Who can forget the Tupac lady? Late one night, two women walk into the lobby asking if they can get a room. I tell them the price, to which they react with an elongated "sh************t" and then ask if they can just crash on the couch. No, I said. You can sit down for a moment, but that's it. I could smell the alcohol clouding out of their mouths about nine feet away, so I just wanted them to leave peacefully. Luckily for me, they were rather friendly in that "holly crap you are so drunk" way people can be. As I kindly ushered them out of the door a moment later, one turned and asked in a rather passionate tone: "Yo, you like Tupac?" I was awfully tempted to continue that conversation, I'll admit, but my sheer terror as to what two completely drunk women might do if my partiality to west coast rap was revealed (especially in all of its superficiality. I can talk for a grand total of five minutes on the subject). 

Two more.

One night, a young man kind of half-jumped, half-spilled into the doorway. Perhaps the best word to describe him (but hopefully not judge him) was "dude." He pushed his beanie back up off his brow and asked about room prices. I was answered again with something along the lines of "sh*********t." He turned to leave, but a brilliant idea struck him like beauty to a poet. He turned to me and asked: "Could you cut the price in half if I give you a bud?" Admittedly, my naivety in these topics led me to believe he was offering me beer, not drugs. "No thanks," I said. "You sure some weed won't change your mind?" I directed him to the Travelodge up the street. 

One night, I saw a suspicious character walk in. He headed upstairs, without a word. I decided to go on my rounds, I didn't trust him, and we've had homeless folks sleeping in the hall before. True this guy looked a bit put-together, but something about him... well I didn't see him on my rounds, so I assumed he had a room and was sleeping peacefully. Early that morning, just as I finished putting out breakfast, he came down and used about half of our pitcher of milk, and ate a waffle and several bowels of cereal. He then laid down on one of our ultra-comfy chairs and fell asleep. I wasn't sure what to do. I found out the next day he was a "vagrant" if you will, and got in a bit of a fight with one of the other help desk employees later in the day when he refused to leave.
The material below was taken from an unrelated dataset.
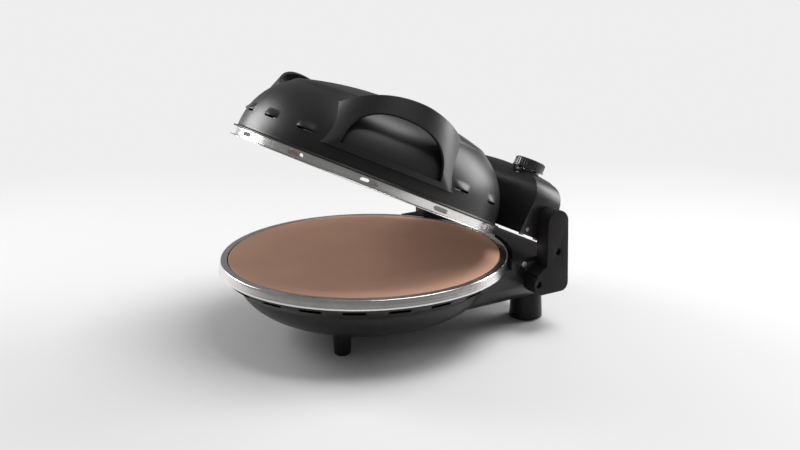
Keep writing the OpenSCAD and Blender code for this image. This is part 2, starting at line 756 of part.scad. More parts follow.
// Back of the dome where the upper element's legs leave it
function upper_bush_y() = let (r = dome_at(upper_z - element_d / 2 - 3))
    sqrt(r * r - pow(leg_x - element_d, 2)) + 0.8;
function upper_leg_end() = upper_bush_y() + 11.5;

module thermal_cutout() {
    color("#cfcfd2") lid_place() translate([40, 30, hollow_h + touch]) {
        cylinder(d = 16, h = 6, $fn = small_fn);
        cylinder(d = 9, h = 9, $fn = small_fn);
        for (s = [-1, 1]) translate([s * 6 - 1.5, -0.4, 5]) cube([3, 0.8, 8]);
    }
}

// Outline of the control housing from behind: an arched top with round ends
module box_front_view(inset) {
    x = box_x - inset;
    r = box_end_r - inset;
    top = box_top - inset;
    end_top = top - x * x / (2 * box_arch) + 6 * box_end_r / 36;
    cx = x - r;
    steps = 10;
    half = asin((x - r) / box_arch);
    polygon(concat([[-x, box_floor], [x, box_floor]],
        arc(cx, end_top - r, r, 0, 90 - half, 8),
        arc(0, top - box_arch, box_arch, 90 - half, 90 + half, steps),
        arc(-cx, end_top - r, r, 90 + half, 180, 8)));
}

// Outline of the control housing from the side
module box_side_view(inset) {
    front_r = 26 - inset;
    back_r = box_back_r - inset;
    top = box_top + 1 - inset;
    f = box_front + inset;
    b = box_back - inset;
    polygon(concat([[b, box_floor - 1]], arc(b - back_r, top - back_r, back_r, 0, 90, 8),
        arc(f + front_r + 5, top - front_r, front_r, 90, 172, 8), [[f, box_floor - 1]]));
}

module box_solid(inset) {
    intersection() {
        translate([0, box_back + 14, 0]) rotate([90, 0, 0]) linear_extrude(120) box_front_view(inset);
        translate([-tail_x - 5, 0, 0]) rotate([90, 0, 90]) linear_extrude(2 * tail_x + 10) box_side_view(inset);
    }
}

function housing_screw_spots() = [[box_x - 8, box_front + 10], [box_x - 8, box_back - 12]];
function side_screw() = [box_front + 9.5, box_floor + 6.6];
plate_t = 1.6;

module control_housing() {
    color("#1f1f22") lid_place() difference() {
        union() {
            difference() {
                box_solid(0);
                difference() {
                    box_solid(wall);
                    both_sides() translate([box_x - bush_len - 2, hinge_y, hinge_up]) rotate([0, 90, 0])
                        cylinder(r = boss_r, h = 40, $fn = 48);
                    both_sides() for (p = housing_screw_spots())
                        translate([p[0], p[1], box_floor + plate_t + touch])
                            cylinder(r = 6.5, h = 14, $fn = small_fn);
                }
            }
            // neck that carries the knob level on the arched top
            translate([knob_x, knob_y, knob_floor - 6]) cylinder(r = neck_r, h = 6, $fn = 64);
        }
        translate([knob_x, knob_y, knob_floor - wall - thermostat_drop]) difference() {
            cylinder(r = neck_r + 1, h = thermostat_drop, $fn = 64);
            translate([0, 0, thermostat_drop - 1.2]) cylinder(r = neck_r + 2, h = 9, $fn = 64);
        }
        dome_solid(-seam, 0);
        translate([0, 0, -1])
            cylinder(r = flange_r + rim_gap, h = flange_z + flange_t + 1 + rim_gap, $fn = 120);
        both_sides() translate([box_x - bush_len - 3, hinge_y, hinge_up]) rotate([0, 90, 0])
            cylinder(r = bush_r + 0.02, h = 60, $fn = 48);
        both_sides() for (p = housing_screw_spots()) translate([p[0], p[1], box_floor - 1])
            cylinder(r = screw_shank, h = 8, $fn = small_fn);
        both_sides() translate([box_x - 10, side_screw()[0], side_screw()[1]]) rotate([0, 90, 0])
            cylinder(r = 1.2, h = 20, $fn = small_fn);
        translate([knob_x, knob_y, knob_floor]) cylinder(r = knob_d / 2 + 1.5, h = 20, $fn = 64);
        translate([knob_x, knob_y, knob_floor - 10]) cylinder(r = shaft_d / 2 + 2.05, h = 20, $fn = 48);
        translate([-knob_x, knob_y, box_top - 16]) cylinder(r = 5.05, h = 30, $fn = small_fn);
    }
}

// Plate that closes the housing from below, flush inside its walls
module housing_floor() {
    color("#2a2a2c") lid_place() difference() {
        translate([-box_x + wall + rim_gap, box_front + wall + 1.5, box_floor])
            cube([2 * (box_x - wall - rim_gap), box_back - box_front - 2 * wall - 1.5 - rim_gap, plate_t]);
        dome_solid(-seam - wall, 0);
        both_sides() for (p = housing_screw_spots()) translate([p[0], p[1], 0])
            cylinder(r = screw_shank + 0.1, h = 30, $fn = small_fn);
    }
}

module housing_screws() {
    color("silver") lid_place() both_sides() {
        for (p = housing_screw_spots()) translate([p[0], p[1], box_floor]) mirror([0, 0, 1]) screw(5, 3);
        translate([box_x, side_screw()[0], side_screw()[1]]) rotate([0, 90, 0]) {
            translate([0, 0, touch]) cylinder(r = 2.4, h = 0.6, $fn = small_fn);
            translate([0, 0, -6]) cylinder(r = 1.18, h = 6.2, $fn = small_fn);
        }
    }
}

module hinge_bushes() {
    color("#b9a36a") lid_place() both_sides()
        translate([box_x - bush_len, hinge_y, hinge_up]) rotate([0, 90, 0]) difference() {
            cylinder(r = bush_r, h = bush_len, $fn = 48);
            translate([0, 0, -1]) cylinder(d = pin_d + 2 * pin_gap, h = bush_len + 2, $fn = 48);
        }
}

module thermostat_body() {
    color("#d9d5c8") lid_place() translate([knob_x, knob_y, thermostat_z()]) difference() {
        union() {
            cylinder(r = thermostat_r, h = thermostat_h, $fn = 64);
            cylinder(r = shaft_d / 2 + 2, h = thermostat_h + thermostat_drop + 1.5, $fn = 48);
            for (s = [-1, 1]) translate([s * 9 - 3, -0.4, -7]) cube([6, 0.8, 8]);
        }
        translate([0, 0, 5]) cylinder(d = shaft_d + 0.1, h = thermostat_h + 10, $fn = 48);
    }
}

function thermostat_z() = knob_floor - thermostat_drop - thermostat_h;

module thermostat_nut() {
    color("silver") lid_place() translate([knob_x, knob_y, knob_floor + touch]) difference() {
        cylinder(r = 8, h = knob_lift - 0.4, $fn = 6);
        translate([0, 0, -1]) cylinder(r = shaft_d / 2 + 2.05, h = 5, $fn = 48);
    }
}

module lid_terminal_block() {
    color("ivory") lid_place() translate([block_x, block_y(), box_floor + plate_t + touch]) terminal_block();
}

block_x = -98;
function block_y() = box_back - wall - 18;

module lid_wires() {
    z = box_floor + plate_t + 5.3;
    y = block_y() + 8;
    back = hinge_y + 4;
    color("#a33") lid_place() {
        wire([[block_x + 49.9, y, z], [block_x + 49.9, y, upper_z + 10], [-leg_x, back, upper_z + 10],
            [-leg_x, back, upper_z], [-leg_x, upper_leg_end() + 0.3, upper_z]]);
        wire([[block_x + 36.6, y, z], [block_x + 36.6, y, upper_z + 16], [leg_x, back, upper_z + 16],
            [leg_x, back, upper_z], [leg_x, upper_leg_end() + 0.3, upper_z]]);
        wire([[block_x + 23.3, y, z], [block_x + 23.3, y, upper_z + 22], [knob_x - 9, knob_y, upper_z + 22],
            [knob_x - 9, knob_y, thermostat_z() - 7.3]]);
        wire([[block_x + 10, y, z], [block_x + 10, y, upper_z + 16], [-knob_x, knob_y, upper_z + 16],
            [-knob_x, knob_y, box_top - 28.3]]);
    }
}

function lamp_seat() = box_top - knob_x * knob_x / (2 * box_arch);

module lamp_holder() {
    color("#e8e4d8") lid_place() translate([-knob_x, knob_y, box_top - 28])
        cylinder(r = 4.2, h = 22, $fn = small_fn);
}

module lamp_lens() {
    color("#b3261e") lid_place() translate([-knob_x, knob_y, 0]) {
        translate([0, 0, box_top - 6 + touch]) cylinder(r = 5, h = lamp_seat() - box_top + 7.3, $fn = small_fn);
        translate([0, 0, lamp_seat() + 1.2]) cylinder(r1 = 6.5, r2 = 5, h = 1.8, $fn = small_fn);
    }
}

module thermostat_shaft() {
    color("silver") lid_place() translate([knob_x, knob_y, thermostat_z() + 5.2])
        cylinder(d = shaft_d, h = thermostat_h + thermostat_drop + knob_lift + knob_h * 0.6 - 5.2, $fn = 48);
}

module thermostat_knob() {
    rise = knob_floor + knob_lift;
    color("#111113") lid_place() translate([knob_x, knob_y, rise]) difference() {
        union() {
            cylinder(d = knob_d, h = 1.6, $fn = 96);
            translate([0, 0, 1.6 - touch])
                cylinder(d1 = knob_d - 1.8, d2 = knob_d - 2.8, h = knob_h - 2.6, $fn = 96);
            translate([0, 0, knob_h - 1.1])
                cylinder(d1 = knob_d - 2.8, d2 = knob_d - 6, h = 1.1, $fn = 96);
            for (i = [0 : rib_count - 1]) rotate([0, 0, i * 360 / rib_count])
                translate([knob_d / 2 - 1.5, 0, 1.5]) cylinder(r = 0.7, h = knob_h - 3, $fn = 16);
        }
        translate([0, 0, -2]) cylinder(d = shaft_d + 0.02, h = knob_h * 0.6 + 2, $fn = 48);
        translate([0, 0, -touch]) difference() {
            cylinder(d = knob_d - 8, h = knob_h - 4, $fn = 64);
            cylinder(r = 6.5, h = knob_h, $fn = 48);
        }
        translate([-0.6, -knob_d / 2 + 4.4, knob_h - 0.6]) cube([1.2, 9, 1]);
    }
}

// The origin lies on the table under the middle of the whole oven
translate([0, -middle_y, 0]) {
    base_shell();
    bottom_cover();
    bottom_cover_screws();
    rear_deck();
    deck_screws();
    rim_ring();
    lower_pan();
    pizza_stone();
    lower_element();
    lower_element_clips();
    lower_element_bushes();
    base_terminal_block();
    base_wires();
    cord_inlet();
    front_feet();
    rear_feet();
    foot_pads();
    bracket_right();
    bracket_left();
    bracket_screws();
    hinge_pins();
    lid_dome();
    handle_right();
    handle_left();
    handle_screws();
    lid_band();
    lid_reflector();
    reflector_screws();
    upper_element();
    upper_element_clips();
    upper_element_bushes();
    thermal_cutout();
    control_housing();
    housing_floor();
    housing_screws();
    hinge_bushes();
    thermostat_body();
    thermostat_nut();
    lid_terminal_block();
    lid_wires();
    lamp_holder();
    lamp_lens();
    thermostat_shaft();
    thermostat_knob();
}
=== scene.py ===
import math

import bmesh
import bpy
import numpy as np
from bpy.props import FloatProperty, FloatVectorProperty, IntProperty, PointerProperty
from mathutils import Matrix, Vector


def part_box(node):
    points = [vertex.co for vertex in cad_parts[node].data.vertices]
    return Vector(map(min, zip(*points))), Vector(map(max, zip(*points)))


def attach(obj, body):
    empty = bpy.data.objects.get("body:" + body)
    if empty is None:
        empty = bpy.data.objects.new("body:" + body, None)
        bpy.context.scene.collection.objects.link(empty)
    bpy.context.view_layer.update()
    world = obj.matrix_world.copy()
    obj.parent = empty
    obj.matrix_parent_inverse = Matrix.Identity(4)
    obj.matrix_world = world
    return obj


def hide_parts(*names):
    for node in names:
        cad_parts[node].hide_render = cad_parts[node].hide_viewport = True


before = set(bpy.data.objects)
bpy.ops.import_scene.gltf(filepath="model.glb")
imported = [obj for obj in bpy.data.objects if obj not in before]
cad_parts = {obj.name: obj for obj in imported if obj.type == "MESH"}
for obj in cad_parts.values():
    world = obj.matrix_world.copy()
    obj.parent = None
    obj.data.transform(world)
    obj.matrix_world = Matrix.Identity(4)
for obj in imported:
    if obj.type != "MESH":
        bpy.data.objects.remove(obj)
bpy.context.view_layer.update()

bl_info = {
    "name": "Pizza Oven Builder",
    "version": (1, 0, 0),
    "blender": (4, 5, 0),
    "location": "3D View > Sidebar > Pizza Oven",
    "description": "Dresses the packed pizza oven with finished surfaces and sets up its studio",
    "category": "Object",
}

MM = 0.001


# ---------------------------------------------------------------- sizes and finishes


class OvenBaseSizes(bpy.types.PropertyGroup):
    """Sizes of the base, the ring and the stone."""

    rim_height: FloatProperty(
        name="Rim height", description="Top of the steel ring above the table",
        default=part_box("rim_ring")[1].z, unit="LENGTH")
    ring_radius: FloatProperty(
        name="Ring radius", description="Outer radius of the ring's flat top",
        default=0.1722, unit="LENGTH")
    ring_skirt: FloatProperty(
        name="Ring skirt", description="Height of the ring's flared skirt",
        default=0.0106, unit="LENGTH")
    stone_radius: FloatProperty(
        name="Stone radius", description="Radius of the baking stone",
        default=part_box("pizza_stone")[1].x, unit="LENGTH")
    stone_place: FloatProperty(
        name="Stone place", description="Middle of the baking stone along Y",
        default=(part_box("pizza_stone")[0].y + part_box("pizza_stone")[1].y) / 2, unit="LENGTH")
    stone_thickness: FloatProperty(
        name="Stone thickness", description="Thickness of the baking stone",
        default=0.014, unit="LENGTH")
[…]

And many more! Ask me about the guy who comes in for only a couple of hours, or the people who get upset when they find out that their travel agency made money when they booked their room here. Drunks, kids, oh and the marshals who were looking for someone with a warrant on their behinds, checked into a room facing the parking lot for a bit of a stake-out. Hard to believe I'm only here for about another month. I'll miss the danger. Chicks dig the danger. 

Tuesday, July 1, 2008


Can I share something with you? I will anyway, I trust the people who(m?) I know read this. 

You could say that the New Testament breaks down into two basic categories (did I scare you away? Fear not, things get juicy), the gospels and the epistles. The gospels being different accounts of Jesus on earth (fascinating!), and the epistles being various letters from different apostles (encouraging!) 

Here's where the real personal stuff comes in. Recently, I discovered that I was only reading the letters, the epistles. They are constantly reminding us to "be devoted to one another in love. Honor one another above yourselves" (Romans 12:10) and how much we are loved, how all of us are loved no matter what we do, no matter who we are. That we can't lose God's love, and how we can and should become like Him, and love each other, gaining the best lives possible and sharing this joy with other people. I wasn't reading the gospels, I realized, because I was afraid. 

The epistles, while true, are written by regular people who are sharing truth with other regular people. I knew that I was missing out on the words of Jesus, God himself. I was afraid of what he was going to say. With the letters, I can easily say to someone: "Look at the context. What did it mean then? What does it mean now?" Since it was coming from normal people giving God's word, it seemed, perhaps, more flexible. Perhaps there was room for human error. The words of Jesus, I felt, left little room for discussion. I was reluctant to take part. I didn't want God to have said anything I couldn't perhaps work around under the guise of human error. 

I decided this was something I had to meet head on. I started from the beginning, chapter one of the first gospel (Matthew) and faced my fear. As I read, I was caught by what I seemed to be afraid of. One of the first things Jesus says is, "Repent, for the Kingdom of God is near." (This, I realized, means something far different coming from Jesus than the man on the street corner shouting at you. I can only imagine it being so full of love, Christ telling you how he wants you to be apart of what's going on) Even now I feel the ache of not being able to articulate how this is more a message of hope then condemnation. But you know what? Jesus bailed me out. 

He moves on in his message, giving the "beatitudes," blessed are the meek, the persecuted, etc. Next comes love. Love, love, love, that's what it all boils down to. Love God, love others, because that's what God wants. I realized that I was afraid of the most liberating thing about my faith. God knew better than me, imagine that. 

My relief continued. I thought of how silly it seemed to thing there was no room for discussion in what Jesus said. That, really, is a terrible fallacy that has crippled so many. he spoke in parables, he spoke in riddles, he often spoke in a way that he absolutely knew would cause discussion. He wants us to talk about it, to wrestle with what he says. When it comes to love, however, there's no wiggle room, but I think you're going to find it hard to find someone who doesn't like that idea. 

In the end I was happy for my struggle. It allowed me to re-discover what I believe. God wants us to wrestle with it. He doesn't want us to take everything and swallow it without question. There wouldn't be much worth believing in if that was the case. There would be no interaction, no relationship, just a big thing in the sky watching us, shaking its head when we screwed up. But thankfully, that's not how it is. God wants dialogue with each other, with Him, with what we have and what we discover. 

Forgive the ramblings, if you made it all the way to the end I'll buy you a treat.